もう、振り返らない

コロナ前には旅行会社などの観光業で働いていたケアンズの日本人も今は観光から離れて、地元に溶け込んだ職種に就き出している。もう例えこの先、国境が再開して日本人旅行者が戻って来ても前の職場には戻らないという人もいる。これからは安定した生活を望みたい思っている人も少なからず多い。


特に旅行代理店のような日本人旅行者を主に取り扱っていた企業で働いていた人たちは、このコロナで生活が一変してしまった。ツアーオペレータ―やドライバーガイドとして働いていた人たちは、その多くが職を失い否が応でも転職せざるを得なくなった。そして新たに何か資格を取って新天地に挑戦する人が自分の回りにも数多くいる。


新たに介護の資格を取得して日々、新しい生活環境に馴染み始めた人が最近、店を訪れて近況を語ってくれた。
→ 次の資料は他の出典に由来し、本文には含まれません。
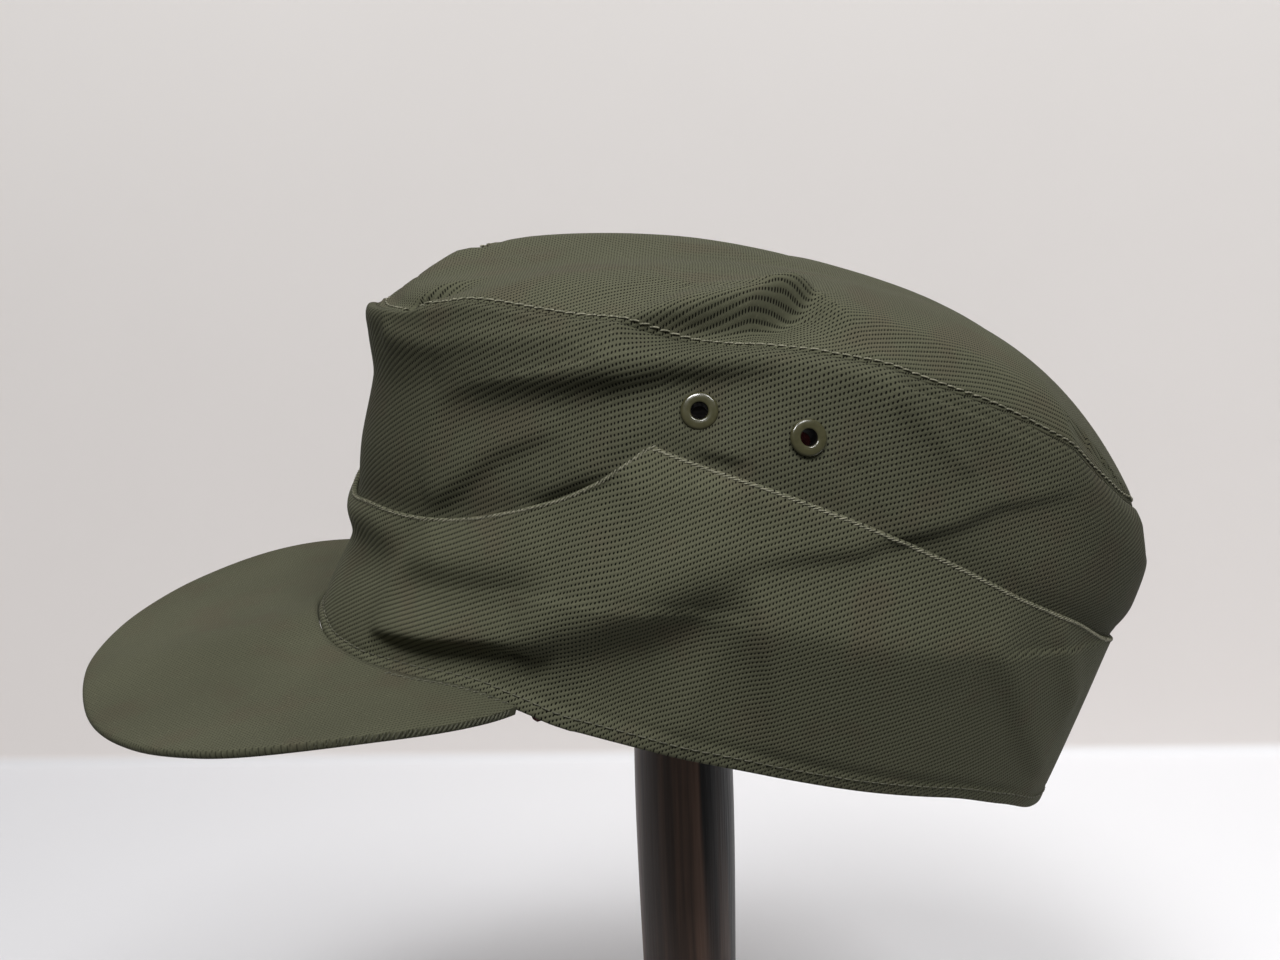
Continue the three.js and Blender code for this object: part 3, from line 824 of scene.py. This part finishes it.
def lining_depth(row):
    """How deep the lining lies: behind both layers low down, and slacker under the top panel."""
    behind = (CLOTH + EDGE_STEP) * np.clip((1.3 - row) / 0.27, 0, 1)
    return behind + CLOTH + LINING_GAP + LINING_SLACK * np.clip((row - 2) / 0.1, 0, 1)


def lining_grid(depth_extra):
    """One face of the bag, with the tip that peeps out."""
    grid_angles = angles[:COLUMNS, None]
    wall = lining_rows[lining_rows <= 2]
    crown = lining_rows[lining_rows > 2]
    near_angle = np.exp(-((grid_angles - PEEP_ANGLE) / PEEP_WIDTH) ** 2)
    drop = PEEP * near_angle * np.exp(-((wall - FIRST_ROW) / PEEP_ROWS) ** 2)
    parts = [
        cloth_point(grid_angles, wall, lining_depth(wall) + depth_extra, drop),
        cloth_point(grid_angles, crown, lining_depth(crown) + depth_extra, 0, True),
    ]
    return np.concatenate(parts, axis=1)


lining_points = np.concatenate([lining_grid(0), lining_grid(LINING)[:, ::-1]], axis=1)
lining_uv = woven_wall_uv(np.minimum(np.concatenate([lining_rows, lining_rows[::-1]]), 2))
lining_mesh = grid_mesh("red_lining", in_place(lining_points), True, True, lining_uv)
lining = new_object("red_lining", lining_mesh)
lining.data.materials.append(red.material)
cut_eyelet_holes(lining, LINING_HOLE_RADIUS)
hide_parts("lining")
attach(lining, "root")


# Top panel
# An oval of the same twill, eased to a low dome. Its edge is turned under and stitched down on the
# side panel close to the fold.
CROWN_WEAVE = math.radians(18)
FOLD_SHARE = 0.5


def crown_uv(rows):
    """Places on the flat cloth: lengths from the middle, measured over part of the folds' height."""
    fine_rows = np.linspace(2, 3, 101)
    line = smooth_surface(angles[:, None], fine_rows[None, :])
    line = line + FOLD_SHARE * (cloth_point(angles[:, None], fine_rows[None, :], 0, 0, True) - line)
    steps = np.linalg.norm(np.diff(line, axis=1), axis=2)
    total = np.concatenate([np.cumsum(steps[:, ::-1], axis=1)[:, ::-1], np.zeros((COLUMNS + 1, 1))], axis=1)
    reach = np.stack([np.interp(rows, fine_rows, total[k]) for k in range(COLUMNS + 1)])
    seam = smooth_surface(angles[:, None], 2.0 + 0 * rows[None, :])
    heading = unit(seam[..., :2] - (CROWN_MIDDLE, 0))
    return slanted(heading[..., 0] * reach, heading[..., 1] * reach, CROWN_WEAVE)


crown_rows = np.concatenate([np.linspace(2, 2.06, 8), np.linspace(2.08, 2.98, 40), [3.0]])
crown_section = folded_section(crown_rows, CLOTH)
rows, depths, drops = crown_section.T
crown_angles = angles[:COLUMNS, None]
crown_depth = depths[None, :] + seam_groove(rows)[None, :] + 0 * crown_angles
crown_points = cloth_point(crown_angles, rows[None, :], crown_depth, drops[None, :], True)
crown_mesh = grid_mesh("twill_top_panel", in_place(crown_points), True, True, crown_uv(rows))
crown = new_object("twill_top_panel", crown_mesh)
# The top panel's tone is part of the painted light and shade between the pieces
crown.data.materials.append(twill("ribbed twill of the top panel", 0.74))
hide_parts("crown_top")
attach(crown, "root")


def sewing_thread(name, dark, light):
    """Twisted cotton, with painted light on its plies where they stand up."""
    thread = Finish(name, {"Specular IOR Level": 0.3, "Roughness": 0.7})
    place = thread.node("ShaderNodeTexCoord", {}, {}, "Object")
    plies = thread.noise(place, 1900, 2)
    # Painted light: the raised plies are lighter
    thread.feed("Base Color", thread.mix(thread.between(plies, 0.35, 0.65), dark, light))
    thread.bump(plies, 0.0001)
    return thread.material


def stitch_tree():
    """Short bent threads along a line, each lying on the cloth at a slant to the line."""
    tree = bpy.data.node_groups.new("row of stitches", "GeometryNodeTree")
    tree.interface.new_socket("Line", in_out="INPUT", socket_type="NodeSocketGeometry")
    numbers = ("Spacing", "Length", "Thickness", "Slant", "Waver")
    for name in numbers:
        tree.interface.new_socket(name, in_out="INPUT", socket_type="NodeSocketFloat")
    tree.interface.new_socket("Thread", in_out="INPUT", socket_type="NodeSocketMaterial")
    tree.interface.new_socket("Stitches", in_out="OUTPUT", socket_type="NodeSocketGeometry")
    work = NodeWork(tree)
    given = {name: work.node("NodeGroupInput", {}, {}, name) for name in ("Line", *numbers, "Thread")}
    half = given["Length"] * 0.5
    start = work.node("ShaderNodeCombineXYZ", {}, {"X": half * -1.0})
    bend = work.node("ShaderNodeCombineXYZ", {}, {"Z": given["Thickness"] * 0.9})
    end = work.node("ShaderNodeCombineXYZ", {}, {"X": half})
    ends = {"Resolution": 4, "Start": start, "Middle": bend, "End": end}
    bow = work.node("GeometryNodeCurveQuadraticBezier", {}, ends)
    size = {"Resolution": 6, "Radius": given["Thickness"] * 0.5}
    ring = work.node("GeometryNodeCurvePrimitiveCircle", {}, size)
    swept = {"Curve": bow, "Profile Curve": ring, "Fill Caps": True}
    stitch = work.node("GeometryNodeCurveToMesh", {}, swept)
    line = work.node("GeometryNodeMeshToCurve", {}, {"Mesh": given["Line"]})
    pitch = {"Curve": line, "Length": given["Spacing"]}
    spaced = work.node("GeometryNodeResampleCurve", {"mode": "LENGTH"}, pitch)
    tangent = work.node("GeometryNodeInputTangent", {}, {})
    settings = {"data_type": "FLOAT_VECTOR"}
    facing_out = work.node("GeometryNodeInputNamedAttribute", settings, {"Name": "facing"})
    settings = {"axis": "Z", "pivot_axis": "AUTO"}
    stood = work.node("FunctionNodeAlignRotationToVector", settings, {"Vector": facing_out})
    settings = {"axis": "X", "pivot_axis": "Z"}
    laid = work.node("FunctionNodeAlignRotationToVector", settings, {"Rotation": stood, "Vector": tangent})
    spread = {"Min": given["Waver"] * -1.0, "Max": given["Waver"], "Seed": 7}
    chance = work.node("FunctionNodeRandomValue", {"data_type": "FLOAT"}, spread)
    skew = work.node("ShaderNodeCombineXYZ", {}, {"Z": given["Slant"] + chance})
    swing = work.node("FunctionNodeEulerToRotation", {}, {"Euler": skew})
    turning = {"Rotation": laid, "Rotate By": swing}
    turned = work.node("FunctionNodeRotateRotation", {"rotation_space": "LOCAL"}, turning)
    laid_out = {"Points": spaced, "Instance": stitch, "Rotation": turned}
    sewn = work.node("GeometryNodeInstanceOnPoints", {}, laid_out)
    plain = work.node("GeometryNodeRealizeInstances", {}, {"Geometry": sewn})
    dressed = work.node("GeometryNodeSetMaterial", {}, {"Geometry": plain, "Material": given["Thread"]})
    result = tree.nodes.new("NodeGroupOutput")
    tree.links.new(dressed.socket, result.inputs["Stitches"])
    return tree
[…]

その中で彼女が一番変わったこととして挙げてくれたのが見識の広がりだという。今まで経験したことの無いような日常を新しい仕事に就いたことで味わえることが出来たと屈託なく語ってくれた。


時として暴力的な言葉を受けたりコミュニケーションが取れなかったりと泣きたくなることもあるそうだ。そんな心が折れそうになる時でも今までにない充実感がその仕事を支えてくれると言っていた。「アボリジニ―の友達が出来た。これって以前ならないよね」と笑って話す彼女は不思議なパワーを得たようにきらきらと輝いていた。